Supplied material:
_ _ _ _ _
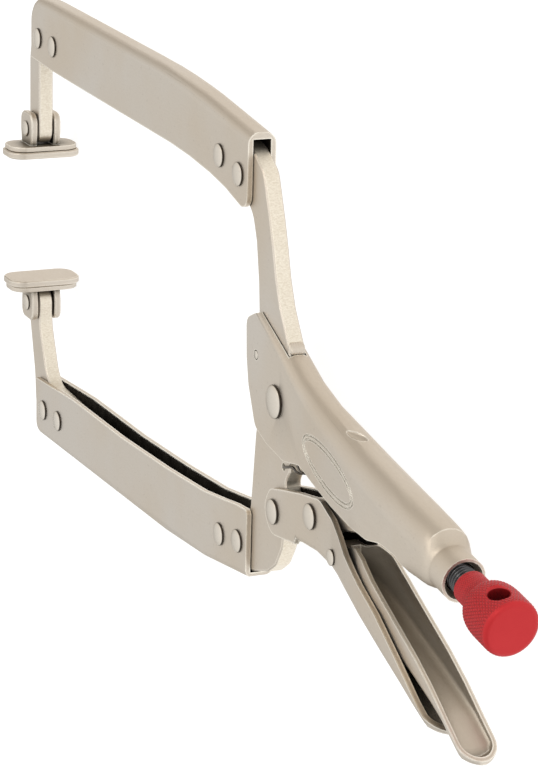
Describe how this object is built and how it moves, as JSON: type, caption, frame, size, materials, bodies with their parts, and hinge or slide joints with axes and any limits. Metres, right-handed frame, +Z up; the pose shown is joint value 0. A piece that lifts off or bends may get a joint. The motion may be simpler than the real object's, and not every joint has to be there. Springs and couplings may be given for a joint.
{
  "type": "locking pliers",
  "caption": "Long-reach locking clamp pliers with deep riveted arms, swivel pads, a toggle lever with release lever and a knurled adjusting knob.",
  "frame": {"origin": "centre of the outline at the lowest point of the part as it lies on its side", "axes": "+X from the jaws to the adjusting knob, +Y from the lower arm to the upper arm, +Z up through the thickness, out of the side with the rivet heads seen in use"},
  "size_m": [0.4604, 0.1992, 0.033],
  "materials": {
    "nickel_plated_steel": "satin nickel plate with a warm grey tone",
    "rivet_steel": "smooth nickel-plated rivet heads",
    "black_oxide_steel": "black oxide",
    "red_anodised_aluminium": "matte red anodising with a diamond knurl",
    "spring_wire": "dark oiled spring wire"
  },
  "bodies": {
    "frame": {"fixed_handle_shell": "nickel_plated_steel", "fixed_jaw_bar": "nickel_plated_steel", "upper_arm_channel": "nickel_plated_steel", "upper_arm_leg": "nickel_plated_steel", "upper_arm_rivet_1": "rivet_steel", "upper_arm_rivet_2": "rivet_steel", "upper_arm_rivet_3": "rivet_steel", "upper_arm_rivet_4": "rivet_steel", "main_pivot_rivet": "rivet_steel", "shell_front_pin": "rivet_steel"},
    "lower_jaw": {"lower_jaw_bar": "nickel_plated_steel", "lower_arm_channel": "nickel_plated_steel", "lower_arm_leg": "nickel_plated_steel", "lower_arm_rivet_1": "rivet_steel", "lower_arm_rivet_2": "rivet_steel", "lower_arm_rivet_3": "rivet_steel", "lower_arm_rivet_4": "rivet_steel", "lever_pivot_rivet": "rivet_steel", "return_spring": "spring_wire"},
    "lever": {"lever_handle": "nickel_plated_steel", "link_rivet": "rivet_steel", "release_rivet": "rivet_steel"},
    "link": {"toggle_link": "nickel_plated_steel"},
    "release": {"release_lever": "nickel_plated_steel"},
    "screw": {"adjusting_screw": "black_oxide_steel"},
    "knob": {"adjusting_knob": "red_anodised_aluminium"},
    "upper_pad": {"upper_pad_plate": "nickel_plated_steel", "upper_pad_bracket": "nickel_plated_steel", "upper_pad_pin": "rivet_steel"},
    "lower_pad": {"lower_pad_plate": "nickel_plated_steel", "lower_pad_bracket": "nickel_plated_steel", "lower_pad_pin": "rivet_steel"}
  },
  "joints": [
    {"name": "jaw_pivot", "type": "hinge", "parent": "frame", "child": "lower_jaw", "pos_m": [0.05644, -0.00817, 0.0165], "axis": [0, 0, 1], "range_deg": [0, 16], "deforming": ["return_spring"]},
    {"name": "lever_pivot", "type": "hinge", "parent": "lower_jaw", "child": "lever", "pos_m": [0.05704, -0.05027, 0.0165], "axis": [0, 0, 1], "range_deg": [-59.4, 0.5]},
    {"name": "link_pivot", "type": "hinge", "parent": "lever", "child": "link", "pos_m": [0.08944, -0.04147, 0.0165], "axis": [0, 0, 1], "range_deg": [-0.5, 64.2]},
    {"name": "release_pivot", "type": "hinge", "parent": "lever", "child": "release", "pos_m": [0.11004, -0.04967, 0.0165], "axis": [0, 0, 1], "range_deg": [0, 9]},
    {"name": "screw_feed", "type": "slide", "parent": "frame", "child": "screw", "axis": [0.9903, -0.1392, 0], "range_m": [-0.0004, 0.012]},
    {"name": "knob_turn", "type": "hinge", "parent": "screw", "child": "knob", "pos_m": [0.21596, -0.03162, 0.0165], "axis": [0.9903, -0.1392, 0], "range_deg": [-97, 2881]},
    {"name": "upper_pad_swivel", "type": "hinge", "parent": "frame", "child": "upper_pad", "pos_m": [-0.22016, 0.03963, 0.0165], "axis": [0, 0, 1], "range_deg": [-18, 18]},
    {"name": "lower_pad_swivel", "type": "hinge", "parent": "lower_jaw", "child": "lower_pad", "pos_m": [-0.21896, -0.04037, 0.0165], "axis": [0, 0, 1], "range_deg": [-18, 18]}
  ],
  "couplings": [
    {"joint": "lever_pivot", "follows": "jaw_pivot", "ratio": -3.65},
    {"joint": "link_pivot", "follows": "jaw_pivot", "ratio": 3.95},
    {"joint": "knob_turn", "follows": "screw_feed", "rad_per_m": 4188.8}
  ]
}
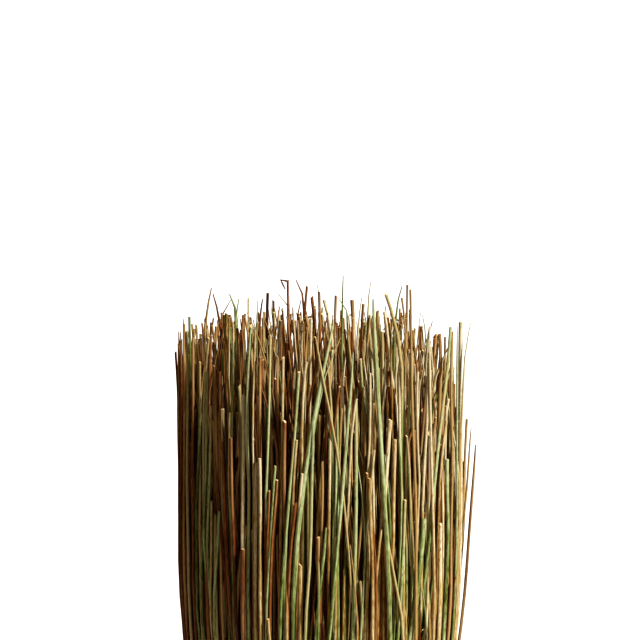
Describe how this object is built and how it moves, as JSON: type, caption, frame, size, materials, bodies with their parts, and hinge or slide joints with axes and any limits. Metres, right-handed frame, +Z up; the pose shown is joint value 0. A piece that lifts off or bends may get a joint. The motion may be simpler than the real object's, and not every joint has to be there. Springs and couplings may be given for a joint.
{
  "type": "bunch of soft rush",
  "caption": "Thick round bunch of dried rush stems in greens and browns, tied at the waist with twine and standing on its level cut ends.",
  "frame": {"origin": "middle of the level cut ends that the bunch stands on", "axes": "+Z up along the stems, -Y towards the side that the picture shows, +X to its right"},
  "size_m": [0.1654, 0.1598, 0.44],
  "materials": {
    "green_rush": "satin, finely ribbed",
    "straw_rush": "satin, finely ribbed",
    "brown_rush": "satin, finely ribbed",
    "rust_rush": "satin, finely ribbed",
    "mixed_rush": "satin, finely ribbed",
    "twine": "matt, hairy, twisted in three strands"
  },
  "bodies": {
    "root": {"stem_01": "brown_rush", "stem_02": "brown_rush", "stem_03": "rust_rush", "stem_04": "brown_rush", "stem_05": "green_rush", "stem_06": "brown_rush", "stem_07": "straw_rush", "stem_08": "straw_rush", "stem_09": "green_rush", "stem_10": "brown_rush", "stem_11": "green_rush", "stem_12": "straw_rush", "stem_13": "straw_rush", "stem_14": "rust_rush", "stem_15": "straw_rush", "stem_16": "straw_rush", "stem_17": "straw_rush", "stem_18": "green_rush", "stem_19": "rust_rush", "stem_20": "green_rush", "stem_21": "green_rush", "stem_22": "straw_rush", "stem_23": "straw_rush", "stem_24": "straw_rush", "stem_25": "green_rush", "stem_26": "straw_rush", "stem_27": "brown_rush", "stem_28": "straw_rush", "stem_29": "straw_rush", "stem_30": "straw_rush", "stem_31": "green_rush", "stem_32": "rust_rush", "stem_33": "green_rush", "stem_34": "brown_rush", "stem_35": "straw_rush", "stem_36": "brown_rush", "stem_37": "brown_rush", "stem_38": "straw_rush", "stem_39": "green_rush", "stem_40": "straw_rush", "stem_41": "rust_rush", "stem_42": "brown_rush", "stem_43": "straw_rush", "stem_44": "green_rush", "stem_45": "straw_rush", "stem_46": "rust_rush", "stem_47": "brown_rush", "stem_48": "straw_rush", "stem_49": "green_rush", "stem_50": "straw_rush", "stem_51": "rust_rush", "stem_52": "brown_rush", "stem_53": "straw_rush", "stem_54": "green_rush", "stem_55": "straw_rush", "stem_56": "rust_rush", "packed_stems": "mixed_rush", "twine": "twine"}
  },
  "joints": []
}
_ _ _ _ _
Exercise task: The whole listing above needs to be written out again exactly.

Task answer:
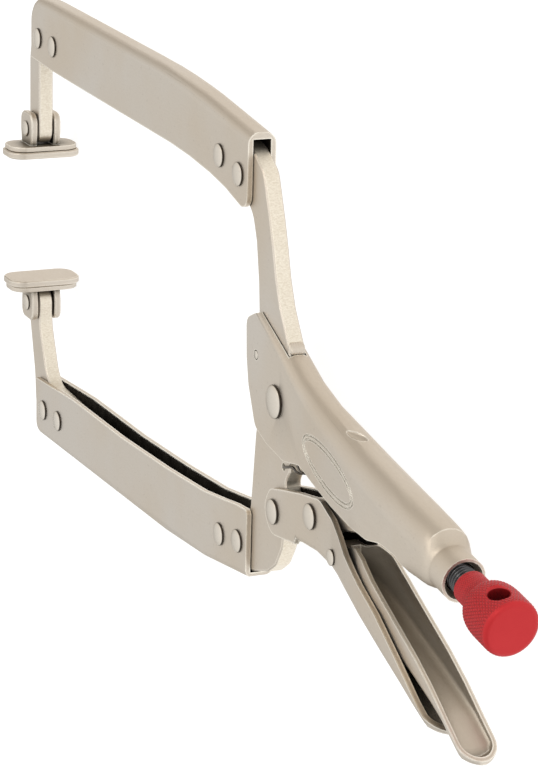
Describe how this object is built and how it moves, as JSON: type, caption, frame, size, materials, bodies with their parts, and hinge or slide joints with axes and any limits. Metres, right-handed frame, +Z up; the pose shown is joint value 0. A piece that lifts off or bends may get a joint. The motion may be simpler than the real object's, and not every joint has to be there. Springs and couplings may be given for a joint.
{
  "type": "locking pliers",
  "caption": "Long-reach locking clamp pliers with deep riveted arms, swivel pads, a toggle lever with release lever and a knurled adjusting knob.",
  "frame": {"origin": "centre of the outline at the lowest point of the part as it lies on its side", "axes": "+X from the jaws to the adjusting knob, +Y from the lower arm to the upper arm, +Z up through the thickness, out of the side with the rivet heads seen in use"},
  "size_m": [0.4604, 0.1992, 0.033],
  "materials": {
    "nickel_plated_steel": "satin nickel plate with a warm grey tone",
    "rivet_steel": "smooth nickel-plated rivet heads",
    "black_oxide_steel": "black oxide",
    "red_anodised_aluminium": "matte red anodising with a diamond knurl",
    "spring_wire": "dark oiled spring wire"
  },
  "bodies": {
    "frame": {"fixed_handle_shell": "nickel_plated_steel", "fixed_jaw_bar": "nickel_plated_steel", "upper_arm_channel": "nickel_plated_steel", "upper_arm_leg": "nickel_plated_steel", "upper_arm_rivet_1": "rivet_steel", "upper_arm_rivet_2": "rivet_steel", "upper_arm_rivet_3": "rivet_steel", "upper_arm_rivet_4": "rivet_steel", "main_pivot_rivet": "rivet_steel", "shell_front_pin": "rivet_steel"},
    "lower_jaw": {"lower_jaw_bar": "nickel_plated_steel", "lower_arm_channel": "nickel_plated_steel", "lower_arm_leg": "nickel_plated_steel", "lower_arm_rivet_1": "rivet_steel", "lower_arm_rivet_2": "rivet_steel", "lower_arm_rivet_3": "rivet_steel", "lower_arm_rivet_4": "rivet_steel", "lever_pivot_rivet": "rivet_steel", "return_spring": "spring_wire"},
    "lever": {"lever_handle": "nickel_plated_steel", "link_rivet": "rivet_steel", "release_rivet": "rivet_steel"},
    "link": {"toggle_link": "nickel_plated_steel"},
    "release": {"release_lever": "nickel_plated_steel"},
    "screw": {"adjusting_screw": "black_oxide_steel"},
    "knob": {"adjusting_knob": "red_anodised_aluminium"},
    "upper_pad": {"upper_pad_plate": "nickel_plated_steel", "upper_pad_bracket": "nickel_plated_steel", "upper_pad_pin": "rivet_steel"},
    "lower_pad": {"lower_pad_plate": "nickel_plated_steel", "lower_pad_bracket": "nickel_plated_steel", "lower_pad_pin": "rivet_steel"}
  },
  "joints": [
    {"name": "jaw_pivot", "type": "hinge", "parent": "frame", "child": "lower_jaw", "pos_m": [0.05644, -0.00817, 0.0165], "axis": [0, 0, 1], "range_deg": [0, 16], "deforming": ["return_spring"]},
    {"name": "lever_pivot", "type": "hinge", "parent": "lower_jaw", "child": "lever", "pos_m": [0.05704, -0.05027, 0.0165], "axis": [0, 0, 1], "range_deg": [-59.4, 0.5]},
    {"name": "link_pivot", "type": "hinge", "parent": "lever", "child": "link", "pos_m": [0.08944, -0.04147, 0.0165], "axis": [0, 0, 1], "range_deg": [-0.5, 64.2]},
    {"name": "release_pivot", "type": "hinge", "parent": "lever", "child": "release", "pos_m": [0.11004, -0.04967, 0.0165], "axis": [0, 0, 1], "range_deg": [0, 9]},
    {"name": "screw_feed", "type": "slide", "parent": "frame", "child": "screw", "axis": [0.9903, -0.1392, 0], "range_m": [-0.0004, 0.012]},
    {"name": "knob_turn", "type": "hinge", "parent": "screw", "child": "knob", "pos_m": [0.21596, -0.03162, 0.0165], "axis": [0.9903, -0.1392, 0], "range_deg": [-97, 2881]},
    {"name": "upper_pad_swivel", "type": "hinge", "parent": "frame", "child": "upper_pad", "pos_m": [-0.22016, 0.03963, 0.0165], "axis": [0, 0, 1], "range_deg": [-18, 18]},
    {"name": "lower_pad_swivel", "type": "hinge", "parent": "lower_jaw", "child": "lower_pad", "pos_m": [-0.21896, -0.04037, 0.0165], "axis": [0, 0, 1], "range_deg": [-18, 18]}
  ],
  "couplings": [
    {"joint": "lever_pivot", "follows": "jaw_pivot", "ratio": -3.65},
    {"joint": "link_pivot", "follows": "jaw_pivot", "ratio": 3.95},
    {"joint": "knob_turn", "follows": "screw_feed", "rad_per_m": 4188.8}
  ]
}
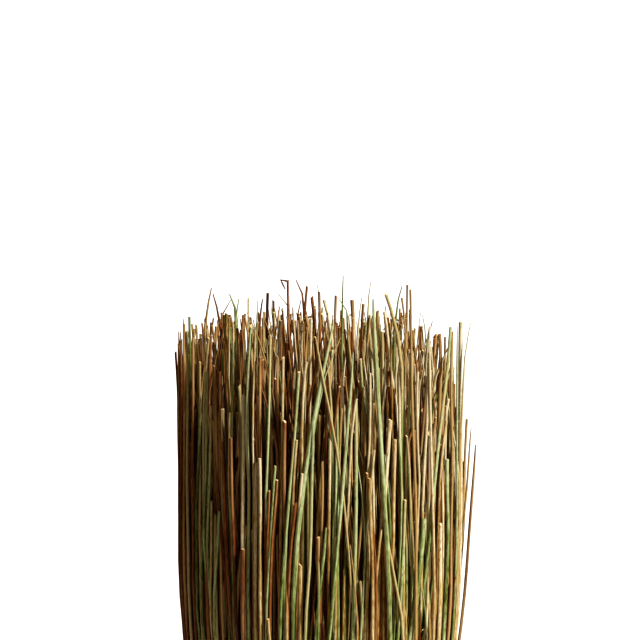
Describe how this object is built and how it moves, as JSON: type, caption, frame, size, materials, bodies with their parts, and hinge or slide joints with axes and any limits. Metres, right-handed frame, +Z up; the pose shown is joint value 0. A piece that lifts off or bends may get a joint. The motion may be simpler than the real object's, and not every joint has to be there. Springs and couplings may be given for a joint.
{
  "type": "bunch of soft rush",
  "caption": "Thick round bunch of dried rush stems in greens and browns, tied at the waist with twine and standing on its level cut ends.",
  "frame": {"origin": "middle of the level cut ends that the bunch stands on", "axes": "+Z up along the stems, -Y towards the side that the picture shows, +X to its right"},
  "size_m": [0.1654, 0.1598, 0.44],
  "materials": {
    "green_rush": "satin, finely ribbed",
    "straw_rush": "satin, finely ribbed",
    "brown_rush": "satin, finely ribbed",
    "rust_rush": "satin, finely ribbed",
    "mixed_rush": "satin, finely ribbed",
    "twine": "matt, hairy, twisted in three strands"
  },
  "bodies": {
    "root": {"stem_01": "brown_rush", "stem_02": "brown_rush", "stem_03": "rust_rush", "stem_04": "brown_rush", "stem_05": "green_rush", "stem_06": "brown_rush", "stem_07": "straw_rush", "stem_08": "straw_rush", "stem_09": "green_rush", "stem_10": "brown_rush", "stem_11": "green_rush", "stem_12": "straw_rush", "stem_13": "straw_rush", "stem_14": "rust_rush", "stem_15": "straw_rush", "stem_16": "straw_rush", "stem_17": "straw_rush", "stem_18": "green_rush", "stem_19": "rust_rush", "stem_20": "green_rush", "stem_21": "green_rush", "stem_22": "straw_rush", "stem_23": "straw_rush", "stem_24": "straw_rush", "stem_25": "green_rush", "stem_26": "straw_rush", "stem_27": "brown_rush", "stem_28": "straw_rush", "stem_29": "straw_rush", "stem_30": "straw_rush", "stem_31": "green_rush", "stem_32": "rust_rush", "stem_33": "green_rush", "stem_34": "brown_rush", "stem_35": "straw_rush", "stem_36": "brown_rush", "stem_37": "brown_rush", "stem_38": "straw_rush", "stem_39": "green_rush", "stem_40": "straw_rush", "stem_41": "rust_rush", "stem_42": "brown_rush", "stem_43": "straw_rush", "stem_44": "green_rush", "stem_45": "straw_rush", "stem_46": "rust_rush", "stem_47": "brown_rush", "stem_48": "straw_rush", "stem_49": "green_rush", "stem_50": "straw_rush", "stem_51": "rust_rush", "stem_52": "brown_rush", "stem_53": "straw_rush", "stem_54": "green_rush", "stem_55": "straw_rush", "stem_56": "rust_rush", "packed_stems": "mixed_rush", "twine": "twine"}
  },
  "joints": []
}